Pregnant women are more likely to have complications during labor and cesarean deliveries than during vaginal births, and a new study offers fresh evidence that older mothers are most at risk.

Rates of cesarean deliveries, or C-sections, have risen in the developed world to more than 20 percent of births, even though the World Health Organization recommends this surgery only for the roughly 10 to 15 percent of cases when the health of the mother or baby is in danger. While C-sections can be life-saving, the procedures carry risks like infection, excessive bleeding, damage to reproductive organs and blood clots.
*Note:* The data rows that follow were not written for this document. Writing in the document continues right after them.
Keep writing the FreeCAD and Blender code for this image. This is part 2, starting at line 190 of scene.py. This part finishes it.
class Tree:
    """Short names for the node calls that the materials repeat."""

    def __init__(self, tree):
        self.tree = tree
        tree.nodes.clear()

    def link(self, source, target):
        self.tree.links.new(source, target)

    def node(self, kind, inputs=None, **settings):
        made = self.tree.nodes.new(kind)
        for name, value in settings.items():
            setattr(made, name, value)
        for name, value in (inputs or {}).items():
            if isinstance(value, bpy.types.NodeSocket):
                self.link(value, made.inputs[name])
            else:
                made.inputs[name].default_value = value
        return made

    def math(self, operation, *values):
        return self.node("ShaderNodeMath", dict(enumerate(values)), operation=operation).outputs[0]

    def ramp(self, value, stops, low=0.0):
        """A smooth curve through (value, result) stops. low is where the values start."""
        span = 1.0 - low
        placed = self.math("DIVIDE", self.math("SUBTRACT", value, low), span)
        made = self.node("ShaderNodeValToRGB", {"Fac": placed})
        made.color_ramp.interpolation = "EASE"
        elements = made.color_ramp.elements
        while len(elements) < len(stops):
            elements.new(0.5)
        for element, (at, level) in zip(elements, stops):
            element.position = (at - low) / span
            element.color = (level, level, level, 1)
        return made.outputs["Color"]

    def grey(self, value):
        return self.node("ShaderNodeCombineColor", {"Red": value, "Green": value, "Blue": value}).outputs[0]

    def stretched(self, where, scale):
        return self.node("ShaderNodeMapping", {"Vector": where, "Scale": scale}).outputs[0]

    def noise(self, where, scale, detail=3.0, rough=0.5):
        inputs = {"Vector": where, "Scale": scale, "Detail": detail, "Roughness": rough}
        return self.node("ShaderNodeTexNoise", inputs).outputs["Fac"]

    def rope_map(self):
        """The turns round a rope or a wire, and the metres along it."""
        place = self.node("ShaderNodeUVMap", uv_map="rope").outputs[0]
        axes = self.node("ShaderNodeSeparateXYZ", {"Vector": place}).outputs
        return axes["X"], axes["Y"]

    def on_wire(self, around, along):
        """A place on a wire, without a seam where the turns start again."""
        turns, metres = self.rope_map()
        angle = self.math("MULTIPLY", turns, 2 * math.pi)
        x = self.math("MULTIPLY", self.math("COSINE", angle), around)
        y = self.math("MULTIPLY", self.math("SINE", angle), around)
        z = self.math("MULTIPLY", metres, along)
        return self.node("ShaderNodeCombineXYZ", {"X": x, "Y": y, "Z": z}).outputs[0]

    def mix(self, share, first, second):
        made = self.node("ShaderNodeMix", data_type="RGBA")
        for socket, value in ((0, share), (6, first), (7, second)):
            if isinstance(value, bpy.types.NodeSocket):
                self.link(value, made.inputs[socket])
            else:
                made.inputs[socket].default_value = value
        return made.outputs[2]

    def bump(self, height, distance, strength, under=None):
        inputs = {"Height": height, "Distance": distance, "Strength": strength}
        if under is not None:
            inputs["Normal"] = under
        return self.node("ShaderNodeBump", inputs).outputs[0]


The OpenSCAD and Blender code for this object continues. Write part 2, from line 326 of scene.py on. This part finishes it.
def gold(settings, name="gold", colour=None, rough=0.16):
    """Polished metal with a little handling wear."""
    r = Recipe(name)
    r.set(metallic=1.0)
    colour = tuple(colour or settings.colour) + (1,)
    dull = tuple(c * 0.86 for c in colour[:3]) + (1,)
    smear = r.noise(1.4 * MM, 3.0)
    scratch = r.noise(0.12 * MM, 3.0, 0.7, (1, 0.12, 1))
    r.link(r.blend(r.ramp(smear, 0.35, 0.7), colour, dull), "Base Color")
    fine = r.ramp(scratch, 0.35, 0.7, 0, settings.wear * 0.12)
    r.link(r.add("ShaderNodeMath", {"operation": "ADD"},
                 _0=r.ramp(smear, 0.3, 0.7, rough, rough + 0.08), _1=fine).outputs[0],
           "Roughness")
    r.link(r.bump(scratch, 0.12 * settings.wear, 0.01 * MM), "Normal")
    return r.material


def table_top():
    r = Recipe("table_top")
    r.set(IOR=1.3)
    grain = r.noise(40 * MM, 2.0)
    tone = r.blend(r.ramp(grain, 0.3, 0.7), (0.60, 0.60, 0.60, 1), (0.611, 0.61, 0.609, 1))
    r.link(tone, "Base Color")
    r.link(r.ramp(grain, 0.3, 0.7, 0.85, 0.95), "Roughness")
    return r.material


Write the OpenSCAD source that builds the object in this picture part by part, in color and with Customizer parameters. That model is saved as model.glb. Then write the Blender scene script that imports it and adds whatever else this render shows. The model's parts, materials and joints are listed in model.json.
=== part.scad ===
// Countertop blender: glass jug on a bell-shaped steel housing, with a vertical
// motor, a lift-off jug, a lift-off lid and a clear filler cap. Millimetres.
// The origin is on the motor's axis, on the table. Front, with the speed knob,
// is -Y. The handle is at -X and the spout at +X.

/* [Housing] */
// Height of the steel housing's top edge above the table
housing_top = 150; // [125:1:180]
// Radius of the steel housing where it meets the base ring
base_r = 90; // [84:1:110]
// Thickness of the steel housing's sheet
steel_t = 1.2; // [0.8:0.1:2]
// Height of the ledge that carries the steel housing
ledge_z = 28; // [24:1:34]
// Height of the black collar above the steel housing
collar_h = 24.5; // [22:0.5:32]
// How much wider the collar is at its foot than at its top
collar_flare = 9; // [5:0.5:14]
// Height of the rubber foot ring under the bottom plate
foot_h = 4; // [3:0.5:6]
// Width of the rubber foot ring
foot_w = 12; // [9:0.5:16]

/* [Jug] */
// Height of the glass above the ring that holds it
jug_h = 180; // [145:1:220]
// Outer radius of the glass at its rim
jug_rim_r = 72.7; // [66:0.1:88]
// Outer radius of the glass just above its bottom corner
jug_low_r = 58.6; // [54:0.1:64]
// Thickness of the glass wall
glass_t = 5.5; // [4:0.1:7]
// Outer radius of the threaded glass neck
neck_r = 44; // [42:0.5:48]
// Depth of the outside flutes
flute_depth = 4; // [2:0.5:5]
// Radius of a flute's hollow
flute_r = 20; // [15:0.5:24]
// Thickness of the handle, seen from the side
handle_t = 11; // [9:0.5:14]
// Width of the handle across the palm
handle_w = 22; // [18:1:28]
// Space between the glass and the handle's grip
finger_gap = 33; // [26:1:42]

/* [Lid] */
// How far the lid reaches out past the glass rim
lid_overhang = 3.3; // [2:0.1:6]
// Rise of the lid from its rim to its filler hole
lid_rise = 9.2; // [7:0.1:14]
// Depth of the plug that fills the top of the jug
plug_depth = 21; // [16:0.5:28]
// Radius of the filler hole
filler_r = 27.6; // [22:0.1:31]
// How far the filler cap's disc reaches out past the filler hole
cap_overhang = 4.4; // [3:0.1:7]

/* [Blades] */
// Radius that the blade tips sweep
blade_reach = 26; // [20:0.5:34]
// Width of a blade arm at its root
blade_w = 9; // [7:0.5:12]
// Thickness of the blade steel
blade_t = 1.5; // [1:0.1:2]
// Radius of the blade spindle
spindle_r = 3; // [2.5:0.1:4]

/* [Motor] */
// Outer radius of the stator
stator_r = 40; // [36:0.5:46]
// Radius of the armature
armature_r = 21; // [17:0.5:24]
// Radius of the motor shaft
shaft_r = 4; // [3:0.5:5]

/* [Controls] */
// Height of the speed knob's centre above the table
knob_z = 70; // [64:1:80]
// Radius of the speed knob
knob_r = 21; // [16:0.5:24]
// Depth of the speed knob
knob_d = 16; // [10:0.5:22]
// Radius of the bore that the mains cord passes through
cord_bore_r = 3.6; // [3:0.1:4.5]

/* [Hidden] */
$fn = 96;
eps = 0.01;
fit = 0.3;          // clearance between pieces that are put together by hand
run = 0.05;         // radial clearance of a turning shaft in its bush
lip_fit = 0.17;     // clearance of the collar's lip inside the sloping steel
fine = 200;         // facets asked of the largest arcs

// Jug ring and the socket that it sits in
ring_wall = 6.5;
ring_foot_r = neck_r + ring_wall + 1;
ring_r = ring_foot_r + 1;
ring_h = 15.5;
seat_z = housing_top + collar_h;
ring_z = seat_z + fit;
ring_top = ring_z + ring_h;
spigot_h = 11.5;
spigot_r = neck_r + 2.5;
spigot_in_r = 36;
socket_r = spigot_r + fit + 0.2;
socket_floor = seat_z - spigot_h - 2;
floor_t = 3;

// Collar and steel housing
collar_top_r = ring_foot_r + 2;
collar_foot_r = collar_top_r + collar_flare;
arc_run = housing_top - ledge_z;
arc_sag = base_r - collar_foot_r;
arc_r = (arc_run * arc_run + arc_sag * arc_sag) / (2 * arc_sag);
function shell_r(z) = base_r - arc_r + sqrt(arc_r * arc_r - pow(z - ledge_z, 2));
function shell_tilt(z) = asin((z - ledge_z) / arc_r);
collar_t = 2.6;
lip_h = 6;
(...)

For the current study, researchers wanted to get a clearer picture of how often complications might result from the surgery versus from underlying medical problems that might have caused mothers to get these operations. To do this, they examined data on 1,444 women who experienced severe complications after delivery that were unrelated to pre-existing health problems. They also looked at a comparison group of 3,464 women who didn’t have complications.

Women who had C-sections were 80 percent more likely to have complications than those who delivered vaginally, researchers report in the journal CMAJ. And women over age 35 who had C-sections were almost three times more likely to have severe complications.

“Overall, delivery is safe,” senior study author Dr. Catherine Deneux-Tharaux of INSERM in Paris said by email. “However, in a minority of cases, severe complications can occur in the mother during or soon after the delivery. This happens in about 1.5 percent of deliveries and the main cause is major hemorrhage.”

As women age, the uterine muscle loses its ability to contract efficiently, and this can contribute to heavy bleeding after C-sections among older women, Deneux-Tharaux said.

“The physiological stop in bleeding after birth involves a contraction of the uterus; that might be reduced in older women,” Deneux-Tharaux said.

About 85 percent of the complications involved bleeding after delivery.

Roughly 36 percent of the women who had severe complications delivered by C-section, compared with 18 percent of the mothers who didn’t have complications.

Women of all ages had an increased risk of complications with C-sections that were performed after mothers went into labor, a decision that is often made because of medical issues that arise for women or for their babies.

Mothers under 25 years old who had C-sections done after they started labor were 60 percent more likely to have complications than their counterparts who had a vaginal delivery.

Pregnant women 35 or older who had C-sections after they went into labor were four times more likely to have complications than mothers over 35 who had vaginal births.

For C-sections scheduled before women went into labor, however, only the oldest women in the study had an increased risk of complications. Mothers 35 and older who had C-sections without first going into labor were five times more likely to have severe complications than mothers who had vaginal births.

The study wasn’t a controlled experiment designed to prove whether or how C-sections might cause complications or to determine how the timing of these surgeries relative to the start of labor might impact the risk.

The researchers also acknowledge that they could not account for every circumstance when a pre-existing problem or complication might have been the reason a C-section was performed.

Even so, the results should give women another reason to be cautious about scheduling a C-section unless they’re certain it’s necessary, said Laura Schummers, a researcher at the University of British Columbia in Vancouver who wasn’t involved in the study.

“The risks of cesarean delivery accumulate over a woman’s lifetime, with a first cesarean increasing risks in subsequent pregnancies, increasing likelihood of a second C-section, and increasing complications in that second cesarean,” Schummers said by email.

“As more women delay childbearing to age 35 or beyond, this study underscores the importance of judicious C-section decision-making, particularly for women in this age group who may go on to have additional pregnancies.”